Imagine if Alexei Sayle, in full on maniacal Belovski mode rather than the beardily erudite Question Time particpant mode of today, were a struggling artist loitering around Rue de la Skidpan in turn of the century Paris? Because that's kind of where the premise begins and ends in this single series offering from Linehan and Matthews, dipping their respective toes into the sitcom writing pool for the first time, following their work on the criminally ignored sketch show All New Alexei Sayle Show.

Despite suffering from largely terrible reviews at the time, when viewed as a ironic punk cover version of an unmade Blackadder Five this is actually a thunderingly enjoyable gem. It packs all the verve and energy you’d expect from full-pomp Sayle, still standing on the tail end of his imperial phase, includes a guest cast way better than the budget should allow – including Eleanor Bron and (as above) Windsor Davies, plus Neil Morrissey as a winsome foppish combination of Tony from Men Behaving Badly and a latter day Lord Percy. It probably wasn’t helped by arriving in a C4 Friday night schedule otherwise dominated by meticulously engineered US imports – the long-running Friends/Roseanne/Cheers axis – where a variety of homegrown comedy efforts were left looking unfashionable. Some unfairly so – Craig Ferguson appearing opposite Peter Cook in My Dead Dad, for example – some thoroughly deserving of scorn – Captain Butler, we’re looking at you.

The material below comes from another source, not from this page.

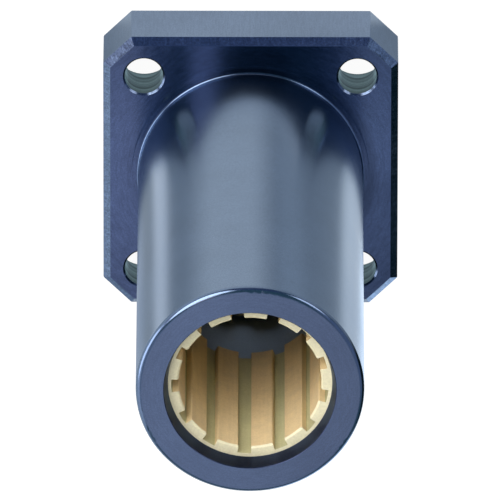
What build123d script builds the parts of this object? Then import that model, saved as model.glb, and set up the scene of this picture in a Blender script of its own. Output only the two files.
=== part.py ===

But, back to Paris. No wonder a still-good NME seemed to act as sole champion of the show at the time of broadcast. Sadly, chances to reevaluate the critical kicking the series received have been almost entirely absent since first broadcast, with (as far as we're aware) a dawn-skirting 4Later repeat run as being the only chance to reappraise the show without hunting barely seeded torrents. Or, happily, YouTube.


BONUS FOOTNOTE FEATURE: The Bottom 200 Sitcom Characters of All-Time

200. The Baby from My Hero

199. Captain Butler from Captain Butler

198. David Baddiel from Baddiel’s Syndrome


Tuesday, 23 August 2016

Broken TV’s Top 200 Sitcom Characters of All-Time–Part One: 200-199

Hey gang! After spending way too long doing other stuff how about we pour some petrol in this baby and crank it up one last time? Metaphorical baby. Not a real one. That would be wrong. We know that now.

What with the BBC putting on a landmark sitcom season, only to go and invalidate the whole thing by having Mrs Browns Boys as part of it, it looks like it's up to us to do things properly. Having an entire season marking 60 years since Hancock’s Half Hour showed how practically perfect a British sitcom could be, then rebooting several series that failed utterly to learn from it. The clots.

So, Delivering our own sense of Quality First, we're about to compile a list of the best sitcom characters of all time. How many? 200 should do it. Basically enough to get us through to Christmas. Though we’re not saying which Christmas, given the frequency of our blog posts over the last half-decade. So it might be ages until we reveal that John Inman’s titular character from Take A Letter Mr Jones makes the top ten. Or not.

Here goes. Starting with…


200 Alex Picton-Dinch (Hippies)


Unfairly lambasted when originally aired for the crime of being less good than Father Ted, time and occasional repeats on the digital wilderness have combined to prove that Hippies deserves to be remembered much more fondly. While the antics of Simon Pegg, Sally Philips and Darren Boyd would have been enough on their own,  it's Julian Rind-Tutt’s original hipster that really stands out. Much cooler than his crusty cohorts, it wouldn't have been a surprise for Alex to have secretly been the love child of Sgt Wilson.


199 Guy Fuddle (Happy Families)


Hard as it might seem now, in this era of a BBC2 Comedy Zone being the occasional half-hour ghetto six weeks out of every twelve, but a lot of comedy used to get scheduled on the corporation. A lot. And the lack of an overstaffed middle-management at the Beeb meant that some of it seemingly made it to air without Men In Suits And Ties checking the contents.

Take Happy Families, for example. An ambitious post-Young Ones sitcom/drama by Ben Elton starring Jennifer Saunders in a variety of roles and Adele Edmondson as hapless lyrics idealistic berk Guy. Containing giggles about cocaine, sitting on the toilet with siblings and paedophilia, by rights this should have belonged firmly on the seedy side of the watershed on BBC2. Instead, possibly because schedulers saw the tidy and assumed it would be a cosy suburbia-set Martin Jarvis offering, it aired at 8.30pm on BBC1. In 1985. A different age.

Jennifer Saunders was the real comedic tour de force behind the programme, of course. Playing the entire female side of the Fuddle family, Saunders displayed a million times more range than subsequent decades trotted out Edina Monsoon would suggest. And yet this place on the list belongs to Ma Fuddle’s idiot offspring Guy. Unencumbered by awareness and tasked with bringing back his estranged sisters for one last reunion with their ailing (if irksome) mother, Ade Edmondson personified Nice But Dim years before Harry Enfield’s Television Programme.

Now, how about a DVD release of the series?